And this has saved me a lot of time.

Sometimes when you have got a lot of rows in your data, or you end up writing a pretty complex apply function, you will see that apply might take a lot of time.

I have seen apply taking hours when working with Spacy. In such cases, you might like to see the progress bar with apply. 

You can use tqdm for that.

After the initial imports at the top of your notebook, just replace apply with progress_apply and everything remains the same.

In [17]:
from tqdm import tqdm, tqdm_notebook
tqdm_notebook().pandas()

new_df['rating_custom'] = df.progress_apply(lambda x: custom_rating(x['Genre'],x['Rating']),axis=1)


HBox(children=(IntProgress(value=1, bar_style='info', max=1), HTML(value='')))




HBox(children=(IntProgress(value=0, max=1000), HTML(value='')))




A value is trying to be set on a copy of a slice from a DataFrame.
Try using .loc[row_indexer,col_indexer] = value instead

See the caveats in the documentation: http://pandas.pydata.org/pandas-docs/stable/indexing.html#indexing-view-versus-copy
  after removing the cwd from sys.path.


In [18]:
new_df.head()

Unnamed: 0,Rank,Title,Genre,Description,Director,Actors,Year,Runtime_min,Rating,Votes,Rev_M,Metascore,AvgRating,CustomRating,num_words_title,rating_custom
5,6,The Great Wall,"Action,Adventure,Fantasy",European mercenaries searching for black powde...,Yimou Zhang,"Matt Damon, Tian Jing, Willem Dafoe, Andy Lau",2016,103,6.1,56036,45.13,42.0,5.15,6.1,3,6.1
8,9,The Lost City of Z,"Action,Adventure,Biography","A true-life drama, centering on British explor...",James Gray,"Charlie Hunnam, Robert Pattinson, Sienna Mille...",2016,141,7.1,7188,8.01,78.0,7.45,7.1,5,7.1
14,15,Colossal,"Action,Comedy,Drama",Gloria is an out-of-work party girl forced to ...,Nacho Vigalondo,"Anne Hathaway, Jason Sudeikis, Austin Stowell,...",2016,109,6.4,8612,2.87,70.0,6.7,5.4,1,5.4
18,19,Lion,"Biography,Drama",A five-year-old Indian boy gets lost on the st...,Garth Davis,"Dev Patel, Nicole Kidman, Rooney Mara, Sunny P...",2016,118,8.1,102061,51.69,69.0,7.5,8.1,1,8.1
20,21,Gold,"Adventure,Drama,Thriller","Kenny Wells, a prospector desperate for a luck...",Stephen Gaghan,"Matthew McConaughey, Edgar Ramírez, Bryce Dall...",2016,120,6.7,19053,7.22,49.0,5.8,7.7,1,7.7


# Conclusion

apply and lambda functionality lets you take care of a lot of complex things while manipulating data. 
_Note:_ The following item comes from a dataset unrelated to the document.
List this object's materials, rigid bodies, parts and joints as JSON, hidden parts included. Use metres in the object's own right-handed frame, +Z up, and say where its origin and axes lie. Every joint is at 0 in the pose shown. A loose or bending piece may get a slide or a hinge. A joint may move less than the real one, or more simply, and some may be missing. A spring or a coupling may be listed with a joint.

I feel that I don't have to worry about a lot of stuff while using Pandas since I can use apply well. 

In this post, I tried to explain how it works. And there might be other ways to do whatever I have done above. 

But I like to stick with apply/lambda in place of map/applymap because I find it more readable and well suited to my workflow.